On the other side of the coin is Miles, who is an independent-minded purist. All he wants is to run the best race possible in the best car he can pull together – which he often does, by himself, with spare parts. He has to be convinced – pushed, literally – to accept the job of lead driver for Ford.

In the end, these two men forged an everlasting bond while accomplishing one of the greatest feats in sports history… even if it’s one most people have never heard of before.

Remember when the Americans beat the Soviet Union in hockey at the Olympics? The Russians were mere pikers when it came to dominating their sport like the Italians had Le Mans.

The screenplay by Jason Keller, Jez Butterworth and John-Henry Butterworth is tight as a snare drum, despite the 2½-hour running time. Terrific supporting performances bolster the tale, including Caitriona Balfe, Ray McKinnon, Josh Lucas and Jon Bernthal.

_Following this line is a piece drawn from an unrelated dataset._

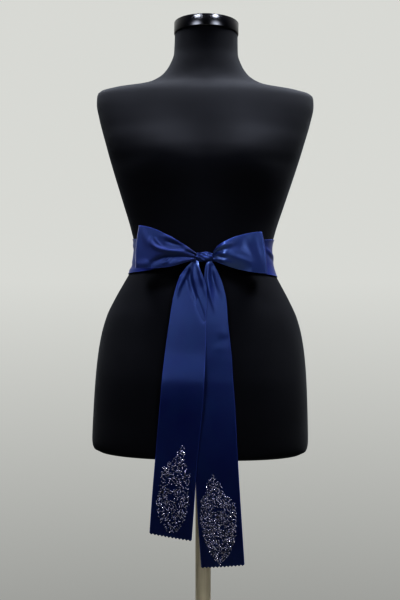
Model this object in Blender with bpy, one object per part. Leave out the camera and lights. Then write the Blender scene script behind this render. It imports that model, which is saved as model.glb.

The script didn’t get an Oscar nomination, which seems like an oversight, while Bale getting snubbed in the Best Supporting Actor category will go down as one of the Academy’s bigger flubs. “Ford v Ferrari” goes as fast and as far as any speed flick ever has.

There aren’t a lot of video extras, but what they have is substantive. There’s a pre-visualization of the race sequences used to map out the action beforehand; “The 24 Hour Le Mans: Recreating the Course” featurette, which looks at how archival footage was used to reconstruct the track; and “Bringing The Rivalry to Life,” a one-hour documentary on the making of the film.